Apart from the quantity and complexity of the problems that have to be addressed, India’s democratic system is not conducive to enacting controversial economic changes quickly. Because of their authoritarian political systems, China, as well as Taiwan and South Korea in their nondemocratic phases, could push through sweeping reforms that helped establish the foundation for rapid industrialization and economic growth. India’s raucous, vibrant democracy is rightly admired, but it impedes the implementation of deep economic reform. Creaky coalition governments are common at the center, and headstrong local power brokers (the chief ministers of its twenty-nine states) can be veritable kingmakers. Labor unions are powerful, and militant and caste-based political alliances are impenetrable yet influential. Then there’s an electorate that’s not shy about registering its displeasure at the ballot box when economic reforms bring pain or when the increased competition from abroad threatens traditional sectors, such as small retail shops, agriculture or industries long shielded by various forms of protectionism.
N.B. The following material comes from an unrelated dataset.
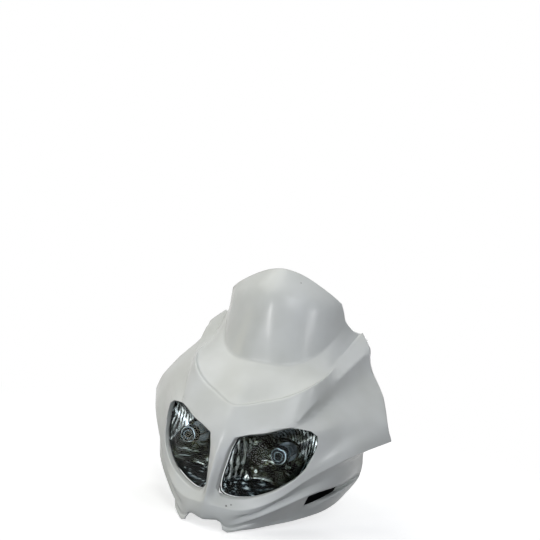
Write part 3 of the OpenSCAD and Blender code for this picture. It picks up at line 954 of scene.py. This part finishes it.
@dataclass
class LampUnit:
    """One lamp: lens, bead, reflector, housing, bulb, cap and boot.

    Attributes:
        finishes: the materials.
        side: the half of the cowl.
        seal_levels: levels of the subdivision of the bead.
        cover_levels: levels of the subdivision of the lens and the housing.
        reflector_levels: levels of the subdivision of the reflector.
        bowl_mm: radius of the round bowl, beyond which the flutes start.
        skirt_mm: width over which the flutes reach their depth.
        flute_mm: width of a flute.
        flute_depth_mm: depth of a flute.
        flute_sharp: angle in degrees from which an edge of the reflector is shaded sharp.
        rim_facing: share of Y in a face's direction below which it is the lens's edge wall.
        terminal_mm: distance from the bulb's rear end to the front of its collar.
        glass_mm: radius of the bulb's glass.
        glass_wall_mm: thickness of the glass.
        glass_long_mm: length of the glass up to its round tip.
        glass_bore_mm: length of its bore up to where it narrows.
        glass_foot_mm: gap between the glass and the front of the collar.
        collar: outline of the collar and the barrel, from the front of the collar.
        blade_mm: size of a terminal blade.
        blade_out_mm: distance of a blade from the axis.
        blade_back_mm: distance of a blade's middle behind the front of the collar.
        cap_mm: length of the cap.
        cup: outline of the cap, from its open end.
        leg_mm: radius of a leg.
        leg_out_mm: distance of a leg from the axis.
        leg_hold_mm: how far a leg reaches into the cap.
        boot_round_mm: width of the rounding of the boot's edges.
        seat: front of the collar on the lamp's axis.
    """

    finishes: Finishes
    side: Side
    seal_levels: int = 1
    cover_levels: int = 2
    reflector_levels: int = 3
    bowl_mm: float = 44.0
    skirt_mm: float = 3.0
    flute_mm: float = 5.0
    flute_depth_mm: float = 1.4
    flute_sharp: float = 30.0
    rim_facing: float = 0.22
    terminal_mm: float = 27.0
    glass_mm: float = 7.5
    glass_wall_mm: float = 0.8
    glass_long_mm: float = 34.0
    glass_bore_mm: float = 33.0
    glass_foot_mm: float = 0.5
    collar: Outline = (
        (0.0, -17.5), (10.2, -17.5), (11.0, -16.8), (11.0, -4.0), (11.6, -3.0), (19.2, -3.0),
        (20.0, -2.4), (20.0, -0.6), (19.2, 0.0), (9.0, 0.0), (8.2, 1.4), (0.0, 1.4))
    blade_mm: tuple[float, float, float] = (6.0, 10.0, 0.8)
    blade_out_mm: float = 6.4
    blade_back_mm: float = 22.0
    cap_mm: float = 14.0
    cup: Outline = (
        (14.0, 0.0), (13.8, 1.5), (12.4, 12.2), (12.0, 13.4), (11.0, 14.0), (9.6, 14.0),
        (9.1, 13.1), (7.5, 13.1), (7.0, 13.9), (5.6, 13.9), (5.1, 13.0), (0.0, 13.0),
        (0.0, 12.2), (11.3, 12.2), (12.9, 0.0))
    leg_mm: float = 0.9
    leg_out_mm: float = 12.2
    leg_hold_mm: float = 2.0
    boot_round_mm: float = 0.6
    seat: Vector = field(init=False)

    def __post_init__(self) -> None:
        """Find the seat of the bulb collar from the frame."""
        low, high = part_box(self.node("bulb"))
        self.seat = Vector(((low[0] + high[0]) / 2, high[1] - self.terminal_mm * MM,
                            (low[2] + high[2]) / 2))

    def node(self, word: str) -> str:
        """Return the name of one of this lamp's nodes."""
        return f"{word}_{self.side.word}"

    def build(self) -> None:
        """Build every piece of the lamp."""
        self.lens()
        finish_object(self.smoothed("seal", self.seal_levels), self.node("seal_piece"),
                      self.finishes.bead, (self.node("seal"),))
        self.housing()
        self.reflector()
        self.bulb()
        self.cap()
        finish_object(rounded_copy(self.node("boot"), self.boot_round_mm),
                      self.node("boot_piece"), self.finishes.rubber, (self.node("boot"),))

    def smoothed(self, word: str, levels: int) -> bmesh.types.BMesh:
        """Return one node's mesh, smoothed.

        Args:
            word: first word of the node's name.
            levels: levels of the subdivision.

        Returns:
            The smoothed mesh.
        """
        return subdivided(merged_copy(self.node(word)), levels)

    def lens(self) -> None:
        """Build the lens, whose edge wall is dark where the sealant wets it."""
        bm = self.smoothed("lens", self.cover_levels)
        for face in bm.faces:
            face.material_index = int(abs(face.normal.y) < self.rim_facing)
        piece = finish_object(bm, self.node("lens_piece"), self.finishes.lens,
                              (self.node("lens"),))
        piece.data.materials.append(self.finishes.bead)

    def housing(self) -> None:
        """Build the housing, polished on the inside, where its colour carries painted streaks
        of reflection.
        """
        bm = self.smoothed("housing", self.cover_levels)
        low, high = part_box(self.node("housing"))
        middle = (Vector(low) + Vector(high)) / 2
        for face in bm.faces:
            inwards = middle - face.calc_center_median()
            inwards.y = 0.0
            face.material_index = int(face.normal.dot(inwards) > 0.0)
        piece = finish_object(bm, self.node("housing_piece"), self.finishes.housing,
                              (self.node("housing"),))
        piece.data.materials.append(self.finishes.well)

    def reflector(self) -> None:
        """Build the reflector: a smooth round bowl with a fluted skirt out to the lens."""
        bm = self.smoothed("reflector", self.reflector_levels)
        for vert in bm.verts:
            across = (vert.co.x - self.seat.x) / MM
            radius = math.hypot(across, (vert.co.z - self.seat.z) / MM)
            skirt = min(max((radius - self.bowl_mm) / self.skirt_mm, 0.0), 1.0)
            wave = abs((across / self.flute_mm) % 1.0 - 0.5) * 2.0
            vert.co.y += skirt * wave * self.flute_depth_mm * MM
        finish_object(bm, self.node("reflector_piece"), self.finishes.reflector,
                      (self.node("reflector"),), self.flute_sharp)

    def bulb(self) -> None:
        """Build the glass envelope, and the collar, barrel and terminals behind it."""
        glass = bmesh.new()
        tip = [(self.glass_mm * math.cos(a), self.glass_long_mm + self.glass_mm * math.sin(a))
               for a in (math.radians(15 * k) for k in range(6))]
        top = self.glass_long_mm + self.glass_mm
        bore = self.glass_mm - self.glass_wall_mm
        add_revolved(glass, ((self.glass_mm, self.glass_foot_mm), *tip, (0.0, top),
                             (0.0, top - self.glass_wall_mm), (bore, self.glass_bore_mm),
                             (bore, self.glass_foot_mm)), self.seat, steps=40)
        finish_object(glass, self.node("bulb_glass"), self.finishes.quartz,
                      (self.node("bulb"),))
        base = bmesh.new()
        add_revolved(base, self.collar, self.seat)
        for k in range(3):
            turn = math.radians(90 * k)
            out = Matrix.Rotation(turn, 3, "Y") @ Vector((0.0, 0.0, self.blade_out_mm))
            add_blade(base, self.seat + (out + Vector((0.0, self.blade_back_mm, 0.0))) * MM,
                      self.blade_mm, turn)
        finish_object(base, self.node("bulb_base"), self.finishes.collar,
                      (self.node("bulb"),), HARD_EDGE)

    def cap(self) -> None:
        """Build the cap in front of the bulb, with pressed rings, and its two legs."""
        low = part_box(self.node("bulb_shield"))[0]
        foot = Vector((self.seat.x, low[1] + self.cap_mm * MM, self.seat.z))
        bm = bmesh.new()
        add_revolved(bm, self.cup, foot)
        reach = (self.seat.y - foot.y) / MM + self.leg_hold_mm
        leg = ((0.0, 0.0), (self.leg_mm, 0.0), (self.leg_mm, reach), (0.0, reach))
        for offset in (-self.leg_out_mm, self.leg_out_mm):
            add_revolved(bm, leg, self.seat + Vector((offset, 0.0, 0.0)) * MM,
                         steps=16)
        finish_object(bm, self.node("cap_piece"), self.finishes.bright,
                      (self.node("bulb_shield"),), HARD_EDGE)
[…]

In principle, Modi, who faces the challenge of overcoming such obstacles, is well placed to do so given his economic track record, his popularity and the BJP’s massive electoral mandate. Modi may style himself as a no-nonsense, business-friendly, results-oriented manager, but he won’t be able to demolish these deeply rooted impediments to reform without a tough struggle. Running Gujarat was one thing. Acting as India’s CEO will be quite another.